The book is frank on many topics, not least the severe pressures the author’s career and travel placed on Joan and their family. An unprecedented two-week trip to North Korea in the summer of 1972, for example, was anything but easy. Close management by government handlers, photography restrictions, and restrictions on contact with anyone other than selected North Koreans were nerve-wracking. When the opportunity to return arose in 1997, the author went but Joan declined: “She wouldn’t dream of a second trip.”
The book opens with an expression of gratitude to Joan Lebold Cohen and their extended family. Celebrations of Joan’s own scholarship on Chinese art and photography and of the contributions of other members of their family are among the pleasures of this volume.
In one of the closing chapters, Cohen addresses the question of whether helping China build its own post-1978 legal system was a mistake. He reviews the arguments, his own experiences, and some alternative scenarios and concludes, not surprisingly, that his efforts were not in vain.

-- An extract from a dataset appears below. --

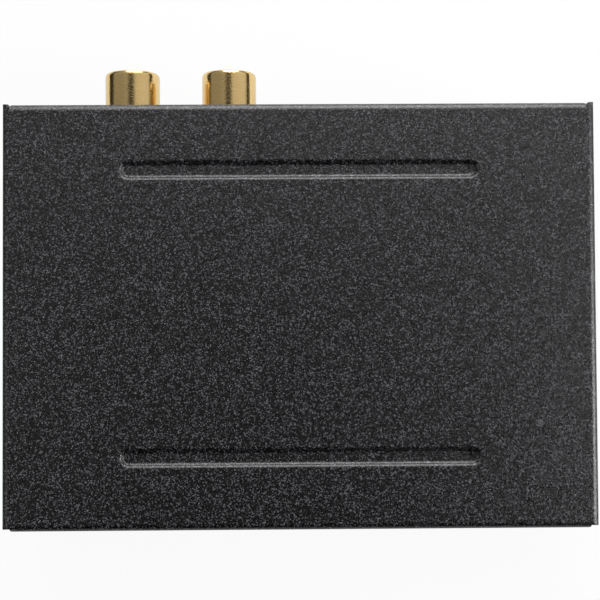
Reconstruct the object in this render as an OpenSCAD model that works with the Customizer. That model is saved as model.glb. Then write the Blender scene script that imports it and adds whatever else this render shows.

His reasoning is this: Whether in China or in the U.S., the current order is not cast in stone. Describing himself as “an inveterate optimist,” Cohen writes: “I am not as depressed as many of my fellow foreign China-watchers are. Perhaps that is because I began my studies before the decade of the Cultural Revolution, managed to weather those ten bad years, and then felt vindicated when Deng Xiaoping led the enlightened reaction that I had predicted would be inevitable and that enabled me briefly to play a role in the nation’s legal progress.”
Expressing an optimism that this reviewer finds fully as apt in the U.S. of today as in the various countries of East Asia, Cohen states, “China under the PRC has developed in pendulum-like fashion. We are now witnessing another extreme in the pendulum’s swing toward repression. Xi Jinping is very likely to outlive me but ‘no life lives forever,’ and there will eventually be another profound reaction to the current totalitarian era.”